BYU's Halloween Delivery

I came across a link to this story about a mysterious package containing two skulls that showed up at BYU's history department. I totally buy that someone thought possessing the skulls was a bad idea; even legally obtained skulls (such as those from medical supply companies) tend to have a sordid history of body part trading from another area of the word (e.g., India, China) and thus cross over into ethically grey territory. But the person who sent these skulls (a child and an adult) marked the return address as: Jim Crow, Route 3-126, Augusta, Montana. The police's current theory is that they're Native American skulls; if they were from Augusta, that seems to be originally Blackfoot territory. And the skulls might therefore be able to be repatriated under NAGPRA as the Blackfoot Nation is nationally-recognized. The super weird part of the puzzle, though, is the name Jim Crow. Is there a possibility that these are the skulls of an African-American adult and child? I watched the video half a dozen times, but the cop doesn't hold the adult skull still enough for me to estimate sex, much less attempt to suss out any possible ancestry traits. The skulls, according to the news report, are being sent to the state archaeologist's office, and I know they have bioarchaeologists and forensic anthropologists in Utah, so I hope more information comes out.

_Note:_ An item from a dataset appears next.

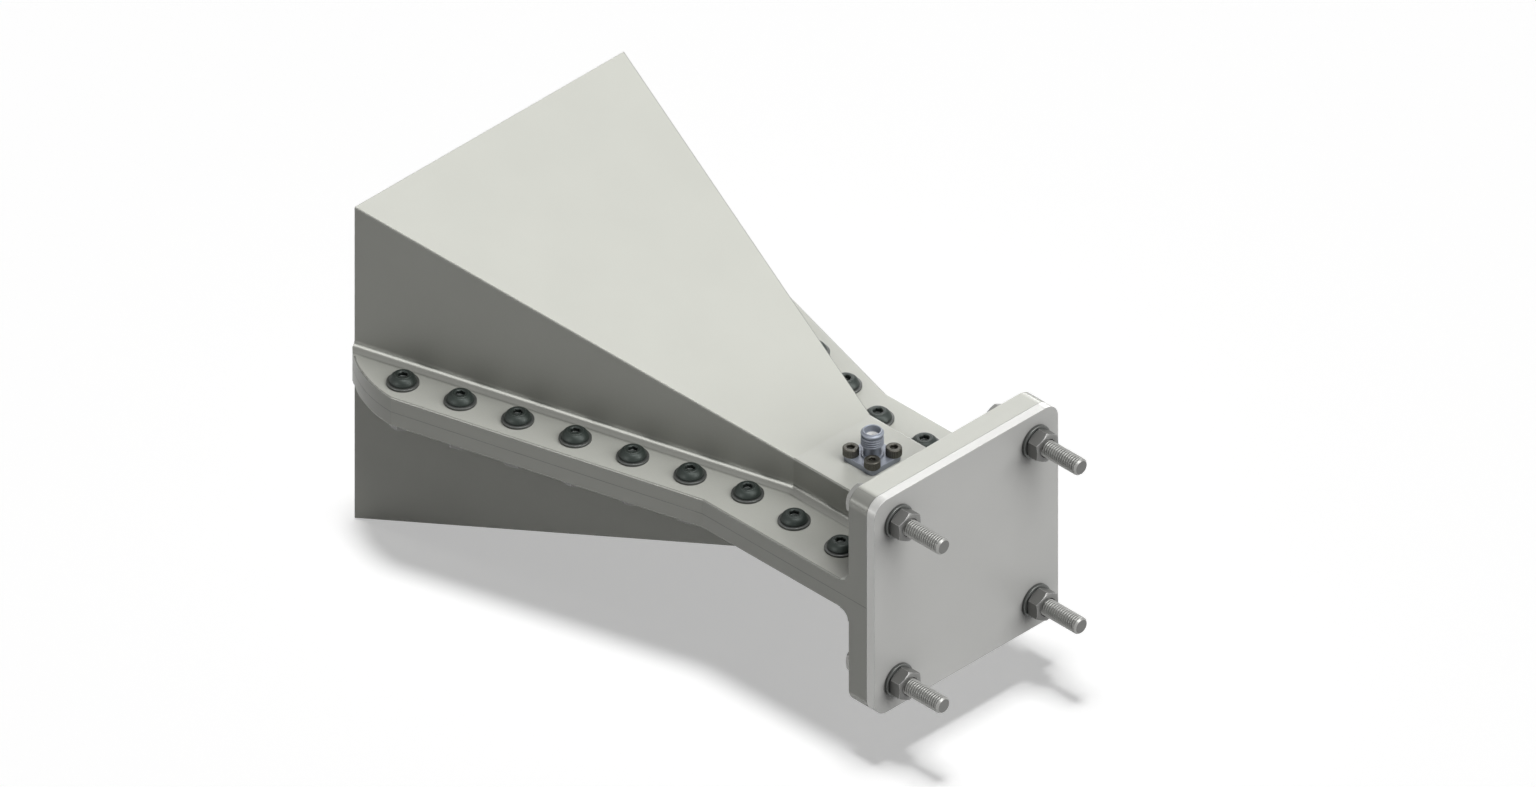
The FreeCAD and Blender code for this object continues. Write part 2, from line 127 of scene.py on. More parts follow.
class NodeSheet:
    """A node tree, written from its inputs to its output."""

    def __init__(self, tree: bpy.types.NodeTree, output: str) -> None:
        """Empties the tree and starts it with its output.

        Args:
            tree: The tree.
            output: The kind of its output node.
        """
        self.tree = tree
        self.tree.nodes.clear()
        self.output = self.tree.nodes.new(output)

    def join(self, source: Socket, target: Socket) -> None:
        """Links two sockets."""
        self.tree.links.new(source, target)

    def ranged(self, value: Socket, source: tuple[float, float], target: tuple[float, float]) -> Socket:
        """Maps one range of values to another.

        Args:
            value: The value.
            source: Its ends.
            target: What the ends become.

        Returns:
            The new value's socket.
        """
        spread = self.tree.nodes.new("ShaderNodeMapRange")
        spread.inputs["From Min"].default_value = source[0]
        spread.inputs["From Max"].default_value = source[1]
        spread.inputs["To Min"].default_value = target[0]
        spread.inputs["To Max"].default_value = target[1]
        self.join(value, spread.inputs["Value"])
        return spread.outputs["Result"]

    def split(self, vector: Socket) -> tuple[Socket, Socket, Socket]:
        """Gives a vector's X, Y and Z.

        Args:
            vector: The vector.

        Returns:
            The sockets of its X, Y and Z.
        """
        parts = self.tree.nodes.new("ShaderNodeSeparateXYZ")
        self.join(vector, parts.inputs["Vector"])
        return parts.outputs["X"], parts.outputs["Y"], parts.outputs["Z"]

    def worked_out(self, operation: str, first: Socket, second: Socket | float | None = None) -> Socket:
        """Works out a sum on one or two values.

        Args:
            operation: The name of the sum.
            first: The first value.
            second: The second value, as a socket or a number, if the sum takes one.

        Returns:
            The result's socket.
        """
        sum_node = self.tree.nodes.new("ShaderNodeMath")
        sum_node.operation = operation
        self.join(first, sum_node.inputs[0])
        if isinstance(second, float):
            sum_node.inputs[1].default_value = second
        elif second is not None:
            self.join(second, sum_node.inputs[1])
        return sum_node.outputs["Value"]

    def seen_directly(self) -> Socket:
        """Adds a value that is 1 for what the camera, a mirror or glass sees and 0 for scattered light.

        Returns:
            The value's socket.
        """
        path = self.tree.nodes.new("ShaderNodeLightPath").outputs
        total = path["Is Camera Ray"]
        for name in ("Is Glossy Ray", "Is Transmission Ray"):
            total = self.worked_out("MAXIMUM", total, path[name])
        return total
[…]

I have to wonder, though, as I'm not as versed as I should be in my knowledge of human remains possession, what does one do if one finds a skull or other human body parts? It wasn't unusual in the past for medical doctors to have their own study skulls, which may have ended up in the attic for their unsuspecting heirs to find long after their death. Are there laws that protect people who turn in human remains? Is an investigation immediately launched? What if those human remains turn out to be Native American or African-American rather than medical specimens procured from India or China?

UPDATE - 10/28/10: That was quick. The state archaeologist has already said that the skulls were most likely Native American, but that seems to be all he could tell upon immediate examination. (Interestingly, the news report doesn't state the sex of the adult or the age of the child, which are arguably easier to determine than ancestry.)

UPDATE - 11/5/10: The skulls are indeed Native American according to the state archaeologist. They'll be turned over to a Utah tribe.